Her teaching centres on ancient and modern Greek language and literature. She is especially interested in questions relating to ethnic identity and cultural diversity, migration, diachronic language development and language education. Among the
new subjects she has designed for La Trobe’s Greek Studies program is a three-week intensive course taught in Greece, aiming to enhance students’ oral skills as well as their knowledge of Greek language and culture from Mycenaean to Modern.
Dimitri Nakassis
Professor, University of Colorado || Faculty Profile
Dimitri Nakassis’s MacArthur Profile || ASCSA Announcement
Dimitri Nakassis is associate professor in the Department of Classics at the University of Colorado. He received his B.A. in Classical Archaeology from the University of Michigan, and his M.A. in Greek and Ph.D. in Classical Archaeology from the University of Texas at Austin. His research focuses on the archaeology and scripts of the Aegean Bronze Age, in particular the administrative practices of the Mycenaean state. He has published articles on Linear A, Homer and Hesiod, archaeological survey, Greek religion and history, and Mycenaean economy, society and prosopography. He is the author of Individuals and Society in Mycenaean Pylos (Leiden 2013), and is co-director of the Western Argolid Regional Project, an archaeological field survey in southern Greece.
Christy Costlow
Travis County Archivist
Christy Costlow earned her Masters of Science in Information Studies from UT Austin’s School of Information in 2007. While a student, she worked as PASP’s archivist, focusing on the Emmett L. Bennett, Jr., collection. Since 2009, she has worked as the archivist for Travis County, where she founded and has grown the county government’s first official archives program
Sarah Buchanan
Assistant Professor, University of Missouri || Faculty Profile
Sarah Buchanan was a Ph.D. student in Information Studies and PASP archivist between 2013-2016. She is now an Assistant Professor at the University of Missouri within their Library and Information Science program. Her research interests include museum archaeology, digital classics, and archives.
Peter van Alfen
Curator of Greek Coins, American Numismatic Society
Aren Wilson-Wright
Middle Eastern Studies
Aren’s academia.edu page
Aren Wilson-Wright is currently an Excellence Initiative Fellow at Radboud University in the Netherlands. Prior to that, he was a postdoctoral researcher at the University of Zurich where he completed his Habilitation in Old Testament studies in 2019. He also received a BA in religious studies from Indiana University in 2010 and a PhD in Hebrew Bible/Ancient Near East from the University of Texas at Austin in 2016. As a researcher, Aren seeks to answer “big” questions by drawing on a wide range of data and methodologies. At the moment, his intellectual interests fall into three overlapping categories: the religions of ancient Israel, cultural contact between the ancient Near East and Aegean worlds, and the origin and spread of alphabetic writing.

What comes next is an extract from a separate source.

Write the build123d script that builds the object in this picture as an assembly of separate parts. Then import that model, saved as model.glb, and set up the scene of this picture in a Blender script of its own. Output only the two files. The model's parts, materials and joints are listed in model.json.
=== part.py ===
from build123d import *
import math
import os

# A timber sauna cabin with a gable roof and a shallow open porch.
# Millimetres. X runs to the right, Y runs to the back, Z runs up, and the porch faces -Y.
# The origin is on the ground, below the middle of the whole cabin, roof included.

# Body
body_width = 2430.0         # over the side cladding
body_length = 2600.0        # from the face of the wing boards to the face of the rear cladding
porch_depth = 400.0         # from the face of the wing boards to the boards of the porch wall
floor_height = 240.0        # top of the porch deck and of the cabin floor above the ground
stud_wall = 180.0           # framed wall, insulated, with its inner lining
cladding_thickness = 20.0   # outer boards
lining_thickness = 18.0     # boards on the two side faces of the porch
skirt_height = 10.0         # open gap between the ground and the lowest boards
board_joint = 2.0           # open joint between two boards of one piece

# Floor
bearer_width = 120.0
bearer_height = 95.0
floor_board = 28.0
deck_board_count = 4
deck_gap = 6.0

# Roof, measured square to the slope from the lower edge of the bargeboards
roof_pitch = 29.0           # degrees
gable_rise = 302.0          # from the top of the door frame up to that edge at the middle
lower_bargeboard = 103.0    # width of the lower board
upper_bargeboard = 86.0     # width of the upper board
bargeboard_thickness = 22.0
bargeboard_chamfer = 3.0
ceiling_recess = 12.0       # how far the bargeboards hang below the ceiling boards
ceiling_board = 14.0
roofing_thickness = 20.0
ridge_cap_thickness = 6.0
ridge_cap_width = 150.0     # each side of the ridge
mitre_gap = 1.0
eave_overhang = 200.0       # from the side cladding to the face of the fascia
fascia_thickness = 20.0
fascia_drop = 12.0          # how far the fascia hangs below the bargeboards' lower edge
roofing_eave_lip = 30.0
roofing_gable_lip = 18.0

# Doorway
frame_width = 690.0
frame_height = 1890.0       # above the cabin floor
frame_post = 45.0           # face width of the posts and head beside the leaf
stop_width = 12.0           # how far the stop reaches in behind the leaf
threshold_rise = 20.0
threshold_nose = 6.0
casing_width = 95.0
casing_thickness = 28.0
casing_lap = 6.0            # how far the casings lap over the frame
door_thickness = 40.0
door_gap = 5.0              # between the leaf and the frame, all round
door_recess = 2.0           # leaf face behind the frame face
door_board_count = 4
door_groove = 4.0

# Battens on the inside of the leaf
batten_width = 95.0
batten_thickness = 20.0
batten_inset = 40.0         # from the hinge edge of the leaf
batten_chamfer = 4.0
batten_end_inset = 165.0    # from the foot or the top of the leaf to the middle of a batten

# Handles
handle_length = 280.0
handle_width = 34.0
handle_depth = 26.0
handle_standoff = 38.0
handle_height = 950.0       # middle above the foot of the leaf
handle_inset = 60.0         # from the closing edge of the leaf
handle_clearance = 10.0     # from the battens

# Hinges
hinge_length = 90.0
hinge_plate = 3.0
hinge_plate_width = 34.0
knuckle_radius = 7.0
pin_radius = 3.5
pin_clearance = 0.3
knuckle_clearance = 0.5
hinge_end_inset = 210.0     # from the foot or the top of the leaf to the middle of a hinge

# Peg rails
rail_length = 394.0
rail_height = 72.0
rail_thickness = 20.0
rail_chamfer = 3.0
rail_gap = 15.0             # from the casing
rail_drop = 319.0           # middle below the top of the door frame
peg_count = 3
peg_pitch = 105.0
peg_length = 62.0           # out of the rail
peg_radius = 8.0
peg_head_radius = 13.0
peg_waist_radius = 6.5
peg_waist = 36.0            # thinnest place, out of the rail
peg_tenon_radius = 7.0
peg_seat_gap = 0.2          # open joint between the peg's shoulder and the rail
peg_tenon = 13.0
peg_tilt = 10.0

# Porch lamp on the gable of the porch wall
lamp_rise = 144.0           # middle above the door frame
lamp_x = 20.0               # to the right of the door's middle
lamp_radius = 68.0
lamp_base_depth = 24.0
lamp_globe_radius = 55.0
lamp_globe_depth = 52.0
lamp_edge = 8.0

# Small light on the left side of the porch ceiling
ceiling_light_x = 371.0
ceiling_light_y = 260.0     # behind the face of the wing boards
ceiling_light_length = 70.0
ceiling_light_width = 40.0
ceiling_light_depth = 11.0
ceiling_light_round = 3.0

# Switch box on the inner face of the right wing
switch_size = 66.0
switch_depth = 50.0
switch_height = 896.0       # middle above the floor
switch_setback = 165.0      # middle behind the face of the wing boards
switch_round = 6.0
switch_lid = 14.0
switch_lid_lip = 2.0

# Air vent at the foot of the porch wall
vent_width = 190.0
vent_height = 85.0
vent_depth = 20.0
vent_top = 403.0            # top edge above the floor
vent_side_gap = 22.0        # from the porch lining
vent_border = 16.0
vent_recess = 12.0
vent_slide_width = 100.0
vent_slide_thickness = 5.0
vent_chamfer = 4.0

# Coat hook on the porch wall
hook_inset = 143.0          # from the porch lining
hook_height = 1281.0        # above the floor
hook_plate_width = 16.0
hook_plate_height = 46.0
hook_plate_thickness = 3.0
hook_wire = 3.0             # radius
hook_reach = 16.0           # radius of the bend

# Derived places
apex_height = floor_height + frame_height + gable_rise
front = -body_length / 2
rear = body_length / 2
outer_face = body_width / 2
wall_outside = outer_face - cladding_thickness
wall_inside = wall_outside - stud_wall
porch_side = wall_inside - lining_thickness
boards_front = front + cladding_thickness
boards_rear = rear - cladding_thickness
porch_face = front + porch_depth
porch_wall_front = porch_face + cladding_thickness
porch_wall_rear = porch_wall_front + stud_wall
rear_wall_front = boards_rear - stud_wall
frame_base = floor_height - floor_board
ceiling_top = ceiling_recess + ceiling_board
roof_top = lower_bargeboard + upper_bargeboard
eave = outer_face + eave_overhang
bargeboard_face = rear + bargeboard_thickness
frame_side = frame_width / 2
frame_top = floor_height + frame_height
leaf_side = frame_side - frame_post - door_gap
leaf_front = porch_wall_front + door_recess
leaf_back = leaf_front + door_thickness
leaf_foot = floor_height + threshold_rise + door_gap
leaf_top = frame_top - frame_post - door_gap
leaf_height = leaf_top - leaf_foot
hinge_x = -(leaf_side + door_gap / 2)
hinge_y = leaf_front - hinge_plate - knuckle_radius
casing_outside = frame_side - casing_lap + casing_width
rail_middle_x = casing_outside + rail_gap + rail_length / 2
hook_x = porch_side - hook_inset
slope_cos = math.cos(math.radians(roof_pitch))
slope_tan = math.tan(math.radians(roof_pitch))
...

Aren has published his research in a variety of venues. His first book, Athtart: The Transmission and Transformation of a Goddess in the Late Bronze Age (Mohr Siebeck, 2016), proposes a new model for studying deities in the ancient world using the goddess Athtart as a case study. His second book, Jeremiah’s Egypt: Reflections of the Saite Period in the Book of Jeremiah (SBL Press, 2020), highlights the importance of Egypt for understanding this prophetic work. Aren’s current project—These Are Your Gods, O Israel!: A Study of Non-Yahwistic Deities in the Biblical Text—builds on the results of his first book. He plans to argue that there was significant regional and social variation in the types and forms of gods worshipped in ancient Israel. This project has resulted in two preliminary publications—“The Helpful God,” published in Vetus Testamentum and “Bethel and the Persistence of El,” published in the Journal of Biblical Literature—and is supported by a two year grant from the Radboud Excellence Initiative.
In addition to his research on Israelite religion, Aren is working on a number of longer and shorter range projects related to the Aegean world including: the spread of alphabetic writing from the ancient Near East to the Aegean, a reevaluation of Semitic loanwords in Linear B, the etymology of the divine name Aphrodite, and the nature of evil in ancient Israel and Greece. Earlier this year, Aren presented a paper on this last topic as part of a seminar on “Translating Evil,” which he helped organize with Tom Palaima. Research for the first topic has yielded three journal articles so far and will hopefully culminate in a book-length publication.
Kevin Lee
Classical Archaeology Graduate Student
Kevin is a first-year graduate student in the Department of Classics. He earned his M.A. from the University of British Columbia in 2016, and is now pursuing his Ph.D. in Classical Archaeology. His research focuses on the emergence of cities and states in Iron Age Italy (c. 1000-100 B.C.).
He worked on various projects for PASP, such as creating RTI files of the Pylos Tablets, assisting the digitizing of correspondence between Emmett L. Bennett, Jr. and Alice Kober for online access, and editing a film script. He has been pleased to learn the names and contributions of the major figures behind Linear B’s decipherment, in particular Alice Kober and Bedřich “Hittite” Hrozný.
Kevin Pluta
Director Emeritus of PASP
Kevin Pluta’s CV
Kevin Pluta is the research and project director in PASP. His research involves Mycenaean administration, literacy, and scribal procedures. He has been involved with several projects in Greece, most recently with the imaging of the Pylos tablets for the publication of Palace of Nestor IV.